• Records for processing:
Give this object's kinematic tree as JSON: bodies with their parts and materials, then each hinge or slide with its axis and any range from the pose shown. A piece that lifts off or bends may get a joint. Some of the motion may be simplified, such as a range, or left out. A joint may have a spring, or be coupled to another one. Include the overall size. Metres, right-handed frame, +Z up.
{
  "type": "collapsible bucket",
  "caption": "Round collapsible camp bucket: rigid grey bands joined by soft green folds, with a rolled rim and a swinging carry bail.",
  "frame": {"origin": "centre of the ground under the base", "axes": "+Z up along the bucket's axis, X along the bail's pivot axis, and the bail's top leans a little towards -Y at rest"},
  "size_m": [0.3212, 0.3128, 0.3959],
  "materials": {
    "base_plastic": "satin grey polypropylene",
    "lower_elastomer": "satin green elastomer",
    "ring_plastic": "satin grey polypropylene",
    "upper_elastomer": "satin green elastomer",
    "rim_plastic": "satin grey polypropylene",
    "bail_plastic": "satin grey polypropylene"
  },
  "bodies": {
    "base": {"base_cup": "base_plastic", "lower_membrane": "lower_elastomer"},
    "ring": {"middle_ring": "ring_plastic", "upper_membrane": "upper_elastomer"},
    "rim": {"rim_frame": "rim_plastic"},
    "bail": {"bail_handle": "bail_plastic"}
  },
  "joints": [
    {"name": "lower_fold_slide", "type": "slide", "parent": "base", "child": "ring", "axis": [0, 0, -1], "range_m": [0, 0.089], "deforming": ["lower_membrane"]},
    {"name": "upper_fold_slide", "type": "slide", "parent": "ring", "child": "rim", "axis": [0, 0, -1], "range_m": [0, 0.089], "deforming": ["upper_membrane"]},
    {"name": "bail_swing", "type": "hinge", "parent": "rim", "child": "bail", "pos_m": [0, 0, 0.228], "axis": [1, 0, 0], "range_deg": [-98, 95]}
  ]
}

--

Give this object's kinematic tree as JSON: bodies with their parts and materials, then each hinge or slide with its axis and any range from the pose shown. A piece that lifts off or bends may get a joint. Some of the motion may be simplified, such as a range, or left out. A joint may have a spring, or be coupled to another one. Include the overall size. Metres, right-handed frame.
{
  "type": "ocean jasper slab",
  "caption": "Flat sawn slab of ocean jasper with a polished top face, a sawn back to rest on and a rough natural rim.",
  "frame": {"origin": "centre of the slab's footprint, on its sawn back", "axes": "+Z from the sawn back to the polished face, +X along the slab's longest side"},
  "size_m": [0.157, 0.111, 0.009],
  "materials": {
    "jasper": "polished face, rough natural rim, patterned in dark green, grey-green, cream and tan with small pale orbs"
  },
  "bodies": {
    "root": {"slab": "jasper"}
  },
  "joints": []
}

• Exercise directions: Check the data for the word "overall" and pull out the lines that have it.

• Answer to this exercise:
Give this object's kinematic tree as JSON: bodies with their parts and materials, then each hinge or slide with its axis and any range from the pose shown. A piece that lifts off or bends may get a joint. Some of the motion may be simplified, such as a range, or left out. A joint may have a spring, or be coupled to another one. Include the overall size. Metres, right-handed frame, +Z up.
Give this object's kinematic tree as JSON: bodies with their parts and materials, then each hinge or slide with its axis and any range from the pose shown. A piece that lifts off or bends may get a joint. Some of the motion may be simplified, such as a range, or left out. A joint may have a spring, or be coupled to another one. Include the overall size. Metres, right-handed frame.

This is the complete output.